Wednesday, October 07, 2009

self discovery and humility in AA

Humility: "the quality or state of being humble" Humble: "not proud or haughty; not arrogant or assertive"

Step 3 really begins the process of gaining humility. I have to make a decision to give myself over to the care of God. I have to decide to seek and follow God's Will. It's the first real action towards getting out of self, or becoming more humble. When I came to AA, I was full of Scott. I had all the answers, all the ideas, I "ran the show" so to speak (which explains most of the mess, lol). I had to learn that there is a Power greater than Scott. In Step 1, the power greater than Scott was AA. I gave my alcoholismand addiction over to the people in the meetings who were staying sober. But, it was still all about Scott.

As I came to accept HP (in Step 2), I learned I could trust Him with my disease (faith) and only my disease, at this point, nothing else. I was still not showing signs of true humility. And really in Step 3, I had only begun to make that decision to turn my disease "over to the care of God as I understood him." It took awhile and it took the work on Step 4 to really discover the beginning of real humility in myself.

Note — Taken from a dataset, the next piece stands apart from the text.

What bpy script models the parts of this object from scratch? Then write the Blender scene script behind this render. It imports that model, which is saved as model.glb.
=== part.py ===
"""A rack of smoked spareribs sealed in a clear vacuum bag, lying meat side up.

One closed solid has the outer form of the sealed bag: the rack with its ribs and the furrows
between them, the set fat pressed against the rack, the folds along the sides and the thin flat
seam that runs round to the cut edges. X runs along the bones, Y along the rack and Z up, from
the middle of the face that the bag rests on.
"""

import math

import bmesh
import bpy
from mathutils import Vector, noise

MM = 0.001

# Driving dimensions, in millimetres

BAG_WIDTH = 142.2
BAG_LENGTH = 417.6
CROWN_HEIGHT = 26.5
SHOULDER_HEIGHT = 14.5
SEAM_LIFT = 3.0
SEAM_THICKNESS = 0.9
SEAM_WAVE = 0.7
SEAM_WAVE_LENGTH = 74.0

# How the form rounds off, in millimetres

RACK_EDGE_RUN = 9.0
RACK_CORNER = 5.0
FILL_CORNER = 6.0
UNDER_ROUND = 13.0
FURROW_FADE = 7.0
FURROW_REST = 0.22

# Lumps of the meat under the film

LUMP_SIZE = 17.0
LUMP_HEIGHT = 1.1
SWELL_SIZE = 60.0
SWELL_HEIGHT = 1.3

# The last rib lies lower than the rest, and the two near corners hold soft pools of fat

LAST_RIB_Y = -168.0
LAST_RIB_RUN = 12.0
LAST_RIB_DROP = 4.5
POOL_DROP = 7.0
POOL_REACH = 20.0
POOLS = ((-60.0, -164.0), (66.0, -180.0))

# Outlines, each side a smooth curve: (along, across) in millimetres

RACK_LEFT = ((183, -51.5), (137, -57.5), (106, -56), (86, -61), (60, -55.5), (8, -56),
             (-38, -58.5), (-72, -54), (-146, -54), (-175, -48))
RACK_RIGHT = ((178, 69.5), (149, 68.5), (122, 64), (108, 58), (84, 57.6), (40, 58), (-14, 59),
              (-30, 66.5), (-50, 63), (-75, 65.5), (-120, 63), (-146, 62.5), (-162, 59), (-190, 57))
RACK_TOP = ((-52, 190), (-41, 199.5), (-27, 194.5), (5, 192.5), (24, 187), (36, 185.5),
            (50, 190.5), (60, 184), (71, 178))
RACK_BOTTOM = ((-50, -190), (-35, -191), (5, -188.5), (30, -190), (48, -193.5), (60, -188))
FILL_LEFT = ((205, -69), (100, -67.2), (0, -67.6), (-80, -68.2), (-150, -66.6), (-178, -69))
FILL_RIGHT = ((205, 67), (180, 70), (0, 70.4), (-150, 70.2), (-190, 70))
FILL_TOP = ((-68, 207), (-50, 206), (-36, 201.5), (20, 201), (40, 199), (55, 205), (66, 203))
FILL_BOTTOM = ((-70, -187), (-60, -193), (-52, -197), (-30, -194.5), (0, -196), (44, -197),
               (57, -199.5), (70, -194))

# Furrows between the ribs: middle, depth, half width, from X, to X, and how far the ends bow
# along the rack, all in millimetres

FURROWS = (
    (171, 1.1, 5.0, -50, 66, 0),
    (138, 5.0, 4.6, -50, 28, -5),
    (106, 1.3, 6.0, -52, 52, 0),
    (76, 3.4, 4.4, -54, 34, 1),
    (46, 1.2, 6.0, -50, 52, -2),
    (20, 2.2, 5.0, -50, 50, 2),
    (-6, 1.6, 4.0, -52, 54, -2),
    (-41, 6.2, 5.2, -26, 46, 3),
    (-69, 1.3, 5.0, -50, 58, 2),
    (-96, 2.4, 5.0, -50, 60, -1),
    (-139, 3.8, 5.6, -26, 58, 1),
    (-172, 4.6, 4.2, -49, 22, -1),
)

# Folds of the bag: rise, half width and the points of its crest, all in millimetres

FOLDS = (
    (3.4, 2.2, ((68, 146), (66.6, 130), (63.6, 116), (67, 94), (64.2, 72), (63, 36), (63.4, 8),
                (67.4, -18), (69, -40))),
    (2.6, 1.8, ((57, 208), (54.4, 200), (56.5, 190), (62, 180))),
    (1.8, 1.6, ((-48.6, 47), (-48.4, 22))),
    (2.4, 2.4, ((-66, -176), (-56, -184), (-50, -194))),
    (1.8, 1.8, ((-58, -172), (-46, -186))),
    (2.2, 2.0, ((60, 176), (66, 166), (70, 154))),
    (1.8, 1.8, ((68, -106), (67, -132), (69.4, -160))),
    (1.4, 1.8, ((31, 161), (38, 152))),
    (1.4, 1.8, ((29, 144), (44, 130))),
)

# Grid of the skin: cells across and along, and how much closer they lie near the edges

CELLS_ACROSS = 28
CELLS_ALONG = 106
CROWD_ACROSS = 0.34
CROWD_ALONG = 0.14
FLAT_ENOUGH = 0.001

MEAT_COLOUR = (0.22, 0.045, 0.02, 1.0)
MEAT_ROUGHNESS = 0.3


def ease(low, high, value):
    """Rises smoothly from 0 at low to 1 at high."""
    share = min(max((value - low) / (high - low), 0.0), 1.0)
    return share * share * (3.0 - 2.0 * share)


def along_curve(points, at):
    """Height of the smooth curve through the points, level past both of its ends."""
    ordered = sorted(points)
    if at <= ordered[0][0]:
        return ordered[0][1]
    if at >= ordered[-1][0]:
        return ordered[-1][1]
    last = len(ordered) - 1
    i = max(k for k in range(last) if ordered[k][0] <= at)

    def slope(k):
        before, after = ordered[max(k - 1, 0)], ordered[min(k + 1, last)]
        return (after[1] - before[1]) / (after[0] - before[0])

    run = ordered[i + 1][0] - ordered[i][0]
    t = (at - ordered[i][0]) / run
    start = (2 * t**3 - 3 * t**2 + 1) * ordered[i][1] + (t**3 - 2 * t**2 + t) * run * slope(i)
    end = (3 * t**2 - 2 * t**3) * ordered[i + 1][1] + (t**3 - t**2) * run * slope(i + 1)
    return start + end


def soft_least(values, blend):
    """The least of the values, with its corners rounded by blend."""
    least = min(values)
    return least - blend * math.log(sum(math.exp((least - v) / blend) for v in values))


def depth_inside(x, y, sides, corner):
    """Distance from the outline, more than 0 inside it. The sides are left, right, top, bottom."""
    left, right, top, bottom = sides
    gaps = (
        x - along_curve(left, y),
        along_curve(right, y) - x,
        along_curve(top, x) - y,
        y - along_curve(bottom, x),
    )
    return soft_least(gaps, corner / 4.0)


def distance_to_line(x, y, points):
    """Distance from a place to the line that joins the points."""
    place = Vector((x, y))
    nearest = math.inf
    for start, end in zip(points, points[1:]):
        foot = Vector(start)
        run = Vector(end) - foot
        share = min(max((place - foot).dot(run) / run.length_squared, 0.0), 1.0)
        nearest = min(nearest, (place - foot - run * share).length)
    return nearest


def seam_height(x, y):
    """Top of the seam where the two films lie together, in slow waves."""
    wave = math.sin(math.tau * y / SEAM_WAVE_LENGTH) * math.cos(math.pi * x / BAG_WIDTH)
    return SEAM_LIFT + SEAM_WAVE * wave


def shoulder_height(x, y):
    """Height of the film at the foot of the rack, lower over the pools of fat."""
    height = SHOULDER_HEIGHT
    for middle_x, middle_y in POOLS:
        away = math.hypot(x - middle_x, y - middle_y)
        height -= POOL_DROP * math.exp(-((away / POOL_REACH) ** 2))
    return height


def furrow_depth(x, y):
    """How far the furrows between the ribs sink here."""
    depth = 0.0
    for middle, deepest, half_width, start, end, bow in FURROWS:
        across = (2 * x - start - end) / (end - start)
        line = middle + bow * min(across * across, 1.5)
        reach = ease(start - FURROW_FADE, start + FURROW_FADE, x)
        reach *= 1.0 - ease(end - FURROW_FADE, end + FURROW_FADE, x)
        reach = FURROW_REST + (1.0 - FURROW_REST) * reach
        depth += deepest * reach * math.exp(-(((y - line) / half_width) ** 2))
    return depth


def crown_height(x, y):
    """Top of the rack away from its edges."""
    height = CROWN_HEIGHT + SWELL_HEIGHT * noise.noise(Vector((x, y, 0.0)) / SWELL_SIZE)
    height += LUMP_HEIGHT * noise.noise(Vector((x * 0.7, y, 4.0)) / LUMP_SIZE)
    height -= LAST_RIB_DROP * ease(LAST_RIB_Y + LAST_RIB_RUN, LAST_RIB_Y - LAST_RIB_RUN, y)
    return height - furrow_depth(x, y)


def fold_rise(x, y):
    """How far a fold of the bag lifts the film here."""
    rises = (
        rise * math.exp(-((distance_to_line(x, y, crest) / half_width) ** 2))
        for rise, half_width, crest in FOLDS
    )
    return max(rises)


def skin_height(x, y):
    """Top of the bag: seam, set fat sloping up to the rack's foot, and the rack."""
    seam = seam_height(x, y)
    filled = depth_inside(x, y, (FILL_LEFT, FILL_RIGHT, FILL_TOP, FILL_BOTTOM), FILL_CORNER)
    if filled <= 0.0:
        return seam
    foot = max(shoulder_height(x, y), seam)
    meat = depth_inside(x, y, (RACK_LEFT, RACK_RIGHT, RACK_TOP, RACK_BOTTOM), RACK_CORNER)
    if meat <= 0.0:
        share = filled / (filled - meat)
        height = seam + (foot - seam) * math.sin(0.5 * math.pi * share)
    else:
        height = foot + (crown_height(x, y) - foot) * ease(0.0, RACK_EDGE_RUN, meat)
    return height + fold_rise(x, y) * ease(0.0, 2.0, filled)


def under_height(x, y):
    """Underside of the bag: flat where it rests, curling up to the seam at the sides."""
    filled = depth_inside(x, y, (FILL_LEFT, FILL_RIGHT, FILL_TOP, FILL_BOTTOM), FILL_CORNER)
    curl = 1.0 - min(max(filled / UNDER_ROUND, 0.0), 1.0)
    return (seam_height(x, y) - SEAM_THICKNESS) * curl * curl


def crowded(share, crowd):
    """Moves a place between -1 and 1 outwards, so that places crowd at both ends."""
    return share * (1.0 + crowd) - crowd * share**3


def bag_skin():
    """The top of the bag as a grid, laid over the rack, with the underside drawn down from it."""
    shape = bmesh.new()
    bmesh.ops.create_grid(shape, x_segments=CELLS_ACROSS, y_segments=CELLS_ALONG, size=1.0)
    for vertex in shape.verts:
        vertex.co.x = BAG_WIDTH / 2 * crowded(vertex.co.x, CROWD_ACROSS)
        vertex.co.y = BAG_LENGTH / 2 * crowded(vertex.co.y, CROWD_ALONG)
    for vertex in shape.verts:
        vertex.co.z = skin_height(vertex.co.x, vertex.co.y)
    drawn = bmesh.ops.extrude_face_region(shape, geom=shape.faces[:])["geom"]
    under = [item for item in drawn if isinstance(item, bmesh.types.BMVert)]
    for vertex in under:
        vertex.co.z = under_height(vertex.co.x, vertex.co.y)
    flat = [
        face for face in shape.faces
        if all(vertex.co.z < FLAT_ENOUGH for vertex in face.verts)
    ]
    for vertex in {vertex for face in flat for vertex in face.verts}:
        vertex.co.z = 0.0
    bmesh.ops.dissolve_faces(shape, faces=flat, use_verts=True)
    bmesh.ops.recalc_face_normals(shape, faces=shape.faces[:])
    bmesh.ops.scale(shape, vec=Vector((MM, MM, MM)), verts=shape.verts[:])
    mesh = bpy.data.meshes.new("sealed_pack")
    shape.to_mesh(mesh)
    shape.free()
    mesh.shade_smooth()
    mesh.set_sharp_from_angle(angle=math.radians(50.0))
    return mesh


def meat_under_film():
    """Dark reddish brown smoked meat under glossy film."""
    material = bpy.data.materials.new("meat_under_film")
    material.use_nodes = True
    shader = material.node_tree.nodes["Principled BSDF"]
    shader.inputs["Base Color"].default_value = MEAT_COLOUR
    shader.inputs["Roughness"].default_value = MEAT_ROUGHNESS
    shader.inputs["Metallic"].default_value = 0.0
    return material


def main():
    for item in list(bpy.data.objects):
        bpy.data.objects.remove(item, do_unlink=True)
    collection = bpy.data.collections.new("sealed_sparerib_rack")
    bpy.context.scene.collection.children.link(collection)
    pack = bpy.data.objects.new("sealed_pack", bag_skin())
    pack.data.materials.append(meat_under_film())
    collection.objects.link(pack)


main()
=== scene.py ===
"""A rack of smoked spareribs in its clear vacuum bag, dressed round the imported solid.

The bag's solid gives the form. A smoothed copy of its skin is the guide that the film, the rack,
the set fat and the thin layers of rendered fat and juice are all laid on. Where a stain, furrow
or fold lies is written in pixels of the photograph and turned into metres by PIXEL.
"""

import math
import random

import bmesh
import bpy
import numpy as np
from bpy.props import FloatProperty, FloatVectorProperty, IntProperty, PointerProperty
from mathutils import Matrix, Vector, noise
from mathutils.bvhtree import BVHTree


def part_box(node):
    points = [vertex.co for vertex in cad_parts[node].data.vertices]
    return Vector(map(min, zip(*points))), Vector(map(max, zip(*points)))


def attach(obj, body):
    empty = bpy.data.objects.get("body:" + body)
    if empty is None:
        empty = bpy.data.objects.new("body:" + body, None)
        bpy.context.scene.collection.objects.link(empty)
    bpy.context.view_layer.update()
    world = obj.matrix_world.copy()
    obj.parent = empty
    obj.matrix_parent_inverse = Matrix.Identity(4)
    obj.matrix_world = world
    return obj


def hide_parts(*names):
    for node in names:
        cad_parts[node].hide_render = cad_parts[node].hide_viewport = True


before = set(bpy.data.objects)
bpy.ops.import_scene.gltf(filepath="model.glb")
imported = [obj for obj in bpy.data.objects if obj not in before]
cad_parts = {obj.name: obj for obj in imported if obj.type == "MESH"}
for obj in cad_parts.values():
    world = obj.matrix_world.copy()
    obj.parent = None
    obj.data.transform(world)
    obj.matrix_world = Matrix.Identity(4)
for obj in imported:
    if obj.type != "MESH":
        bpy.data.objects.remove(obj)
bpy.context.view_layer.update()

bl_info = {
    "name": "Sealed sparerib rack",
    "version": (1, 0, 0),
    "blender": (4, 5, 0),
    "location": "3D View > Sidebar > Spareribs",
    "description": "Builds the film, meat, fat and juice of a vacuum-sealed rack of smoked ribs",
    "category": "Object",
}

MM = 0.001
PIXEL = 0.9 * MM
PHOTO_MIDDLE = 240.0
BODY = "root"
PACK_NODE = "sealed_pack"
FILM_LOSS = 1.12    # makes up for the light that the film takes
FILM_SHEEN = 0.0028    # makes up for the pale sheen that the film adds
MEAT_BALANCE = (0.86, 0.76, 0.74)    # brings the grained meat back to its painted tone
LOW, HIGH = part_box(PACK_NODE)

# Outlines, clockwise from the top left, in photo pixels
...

I had to write down all the stuff about Scott, the truth about myself. Once I could see all that stuff on paper, the emotion and "feelings" about that stuff began to detach somewhat, and I could see only the truth. Once this stuff was on paper, my mental filters couldn't color the facts. Only then could I really begin to see a non-jaded perspective of myself, the same one others had seen of me all those years. What an eye-opener. And when I shared this with my sponsor (Step 5), I really got a dose of humility. I learned one of the most important lessons of my life. I learned that I was not nearly as good as I thought I was, and I was not nearly as bad as I thought I was. Humility, at last!!

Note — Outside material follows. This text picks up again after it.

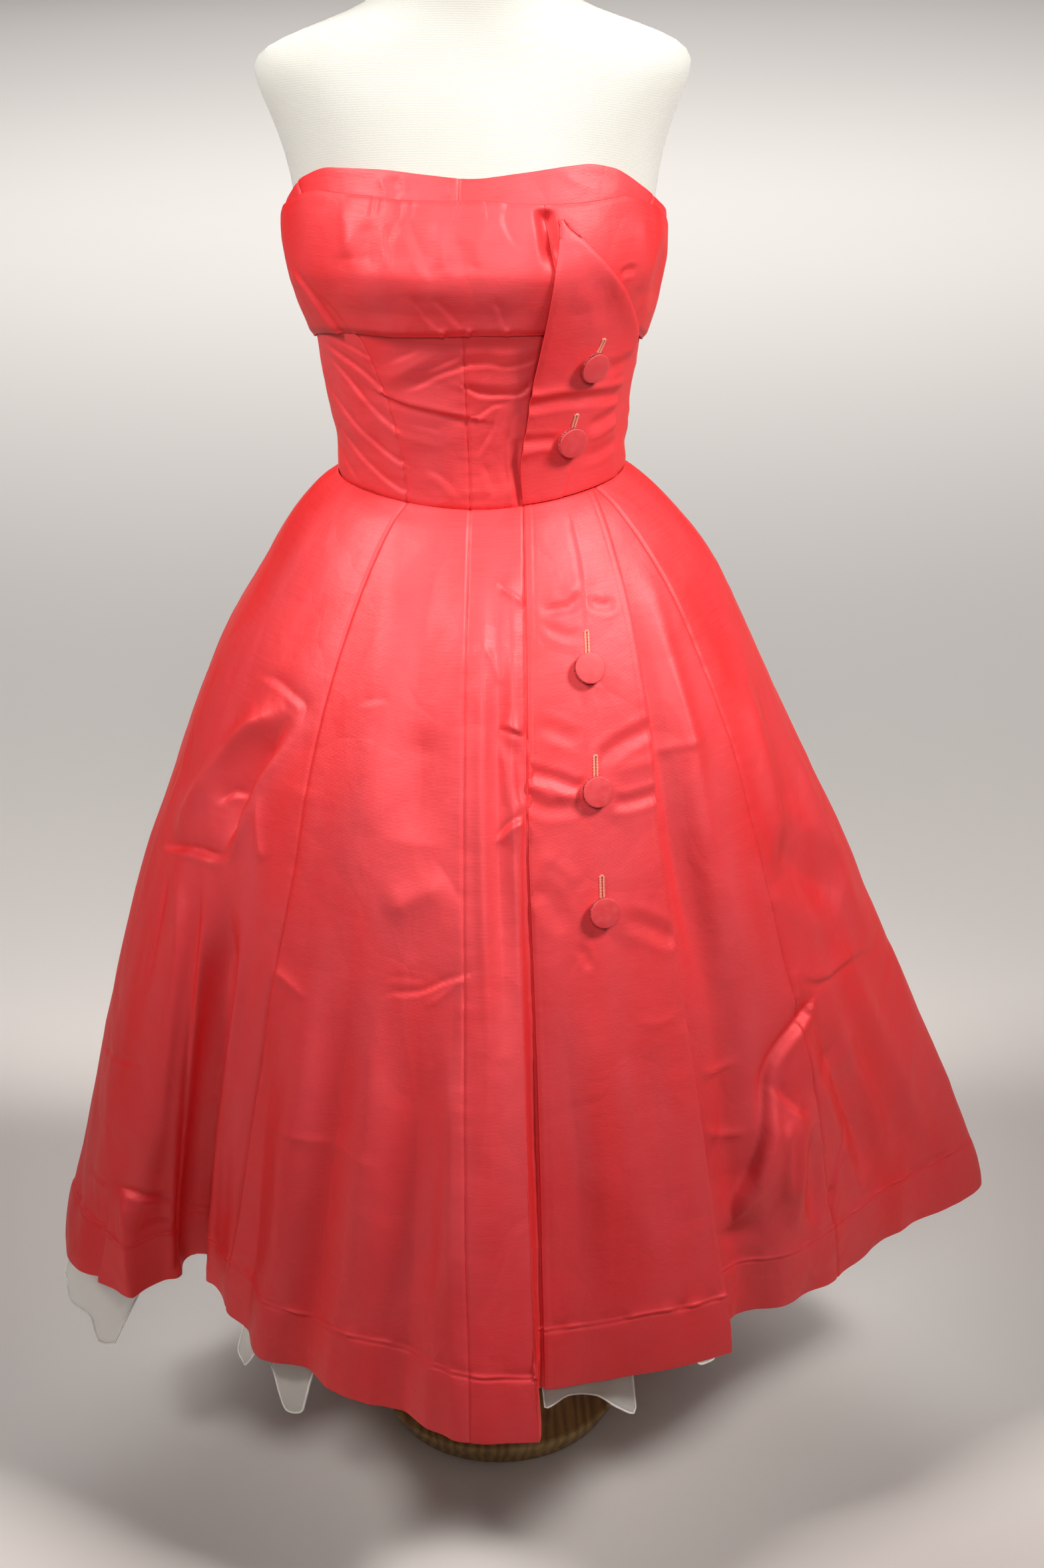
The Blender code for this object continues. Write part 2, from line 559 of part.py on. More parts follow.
def build_stand(wood, metal):
    """The turned base and the pole that carries the form."""
    turned("stand_base", ((BASE_FOOT_RADIUS - 0.002, 0.0), (BASE_FOOT_RADIUS, 0.002),
                          (BASE_RADIUS - 0.002, BASE_HEIGHT - 0.010), (BASE_RADIUS, BASE_HEIGHT - 0.006),
                          (BASE_RADIUS - 0.001, BASE_HEIGHT - 0.002), (BASE_RADIUS - 0.004, BASE_HEIGHT)),
           48, wood)
    turned("stand_pole", ((POLE_RADIUS, BASE_HEIGHT + TINY_GAP),
                          (POLE_RADIUS, WAIST_Z + FORM_BOTTOM - TINY_GAP)), 16, metal)


def build_all():
    """Clear the scene and build every piece."""
    for old in list(bpy.data.objects):
        bpy.data.objects.remove(old, do_unlink=True)
    taffeta = material("coral_taffeta", (0.83, 0.08, 0.08), 0.45)
    covered = material("covered_button", (0.60, 0.07, 0.09), 0.6)
    organza = material("ivory_organza", (0.93, 0.91, 0.84), 0.6)
    jersey = material("cream_jersey", (0.87, 0.84, 0.74), 0.9)
    wood = material("ochre_wood", (0.45, 0.27, 0.09), 0.5)
    steel = material("pole_steel", (0.6, 0.6, 0.6), 0.35, 1.0)
    build_skirt(taffeta)
    build_placket(taffeta)
    build_underskirt(organza)
    build_bodice(taffeta)
    build_cuff(taffeta)
    build_tab(taffeta)
    build_buttons(covered)
    lofted("form_torso", FORM_SECTIONS, FORM_COLUMNS, jersey)
    build_stand(wood, steel)


build_all()
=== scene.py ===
"""Strapless cocktail dress of shot taffeta on a limbless dress form: the finish of every surface.

Metres, +Z up, front towards -Y. Left and right are the wearer's, whose left is +X. Azimuths are in
degrees, 0 at the front and growing towards +X. Every cloth piece is a thin closed shell on the form
that its sewn panel takes, with its own folds, creases and seams.
"""
from __future__ import annotations

import logging
import math
from dataclasses import dataclass, field
from enum import Enum
from typing import Callable, Sequence

import bpy
import numpy as np
from mathutils import Matrix, Vector

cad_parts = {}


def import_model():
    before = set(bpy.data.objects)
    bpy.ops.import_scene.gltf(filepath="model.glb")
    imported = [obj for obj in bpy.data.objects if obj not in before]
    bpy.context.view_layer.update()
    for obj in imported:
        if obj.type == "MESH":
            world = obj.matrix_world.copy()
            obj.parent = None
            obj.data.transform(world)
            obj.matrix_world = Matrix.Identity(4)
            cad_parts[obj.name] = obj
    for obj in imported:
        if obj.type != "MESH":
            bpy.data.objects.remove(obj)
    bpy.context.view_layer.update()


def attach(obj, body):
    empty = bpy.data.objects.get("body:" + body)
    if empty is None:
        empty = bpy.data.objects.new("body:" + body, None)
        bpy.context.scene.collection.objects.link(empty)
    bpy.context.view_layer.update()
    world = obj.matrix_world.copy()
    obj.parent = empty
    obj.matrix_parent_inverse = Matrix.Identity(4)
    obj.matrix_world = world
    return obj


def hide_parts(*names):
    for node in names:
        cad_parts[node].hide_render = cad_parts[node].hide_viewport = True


LOG = logging.getLogger("dress")

Array = np.ndarray
Surface = Callable[[Array, Array], Array]
Colour = tuple[float, float, float]
Place = tuple[float, float]
Piece = bpy.types.Object
Material = bpy.types.Material
Socket = bpy.types.NodeSocket

WAIST_Z = 0.935
BODY = "root"
MILLIMETRE = 0.001
SEAM_GAP = 0.12 * MILLIMETRE


# ---------------------------------------------------------------- numbers and curves


def smooth_curve(xs: Sequence[float], ys: Sequence[float], x: Array) -> Array:
    """Monotone cubic through the points (xs, ys), read at x.

    Args:
        xs: Growing places of the points.
        ys: Their values.
        x: Where to read the curve.

    Returns:
        The curve's values, held level past both ends.
    """
    xs, ys = np.asarray(xs, float), np.asarray(ys, float)
    widths = np.diff(xs)
    chords = np.diff(ys) / widths
    slopes = np.zeros(len(xs))
    slopes[0] = chords[0]
    product, total = chords[:-1] * chords[1:], chords[:-1] + chords[1:]
    slopes[1:-1] = np.where(product > 0, 2 * product / np.where(product > 0, total, 1.0), 0.0)
    x = np.clip(x, xs[0], xs[-1])
    k = np.clip(np.searchsorted(xs, x, side="right") - 1, 0, len(xs) - 2)
    s = (x - xs[k]) / widths[k]
    near, far = slopes[k] * widths[k], slopes[k + 1] * widths[k]
    return ((1 + 2 * s) * (1 - s) ** 2 * ys[k] + s * (1 - s) ** 2 * near
            + s * s * (3 - 2 * s) * ys[k + 1] + s * s * (s - 1) * far)


def read_rows(rows: Sequence, key: str, name: str, x: Array) -> Array:
    """One named number of the rows of a table, read at x, which counts as the rows' key does."""
    return smooth_curve([getattr(row, key) for row in rows], [getattr(row, name) for row in rows], x)


def smooth_step(low: float, high: float, x: Array) -> Array:
    """From 0 at low to 1 at high, level at both ends."""
    s = np.clip((x - low) / (high - low), 0.0, 1.0)
    return s * s * (3 - 2 * s)


def polar(azimuth: Array, radius: Array, z: Array) -> Array:
    """Points at these azimuths, radii and heights round the axis."""
    turn = np.radians(azimuth)
    return np.stack(np.broadcast_arrays(radius * np.sin(turn), -radius * np.cos(turn), z), axis=-1)


def azimuth_of(points: Array) -> Array:
    """Azimuths of points round the axis."""
    return np.degrees(np.arctan2(points[..., 0], -points[..., 1]))


def waist_height(azimuth: Array) -> Array:
    """The waist seam, which dips at the front."""
    return WAIST_Z + 0.004 - 0.01 * np.maximum(0.0, np.cos(np.radians(azimuth))) ** 2


def unit(vectors: Array) -> Array:
    """The vectors with length one."""
    return vectors / np.maximum(np.linalg.norm(vectors, axis=-1, keepdims=True), 1e-12)


def scatter(cell: Array, seed: int) -> Array:
    """A number from -1 to 1 for each cell, with no pattern from one to the next."""
    mixed = (cell[..., 0] * 73856093) ^ (cell[..., 1] * 19349663) ^ (cell[..., 2] * 83492791) ^ (seed * 2654435761)
    mixed = (mixed ^ (mixed >> 13)) & 0xFFFFFFFF
    mixed = (mixed * 1274126177) & 0xFFFFFFFF
    mixed = mixed ^ (mixed >> 16)
    return (mixed & 0xFFFF) / 32767.5 - 1.0


def soft_noise(points: Array, seed: int) -> Array:
    """Smooth value noise.

    Args:
        points: Places in cells of the noise, three numbers each.
        seed: Which noise.

    Returns:
        Values from -1 to 1, one for each place.
    """
    cell = np.floor(points).astype(np.int64)
    part = points - cell
    ease = part ** 3 * (part * (part * 6 - 15) + 10)
    total = np.zeros(points.shape[:-1])
    for corner in np.ndindex(2, 2, 2):
        weight = np.prod(np.where(np.array(corner) == 1, ease, 1 - ease), axis=-1)
        total += weight * scatter(cell + np.array(corner), seed)
    return total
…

The process came slowly, wasn't much fun at times. But, I had my sponsor and the men in AA I had come to trust (again, faith), and of course HP to keep me going through the process. Today I am grateful to be able to experience glimpses of humility in myself. I can see myself for who I am, and even better,I can see who I wish to become and know the path I must follow to get there. Today, that path still requires faith, acceptance of the truth about Scott, prayer, writing, sharing with others in AA and a reliance upon God. The difference today is that humility comes more quickly and stays longer, before self takes back over. And the peace that comes in moments of humility is indescribable. Being at peace with myself and with God at the same time is my most cherished gift in AA and in my life today.

This is why I always wish peace for you all, and this is what I mean...

Peace to you all...

2 comments:

Mary Christine said...

Nice.

Syd said...

Thanks Scott. I'm glad to have found your blog. I like what you wrote about seeing who you wish to become and knowing the path to follow to get there.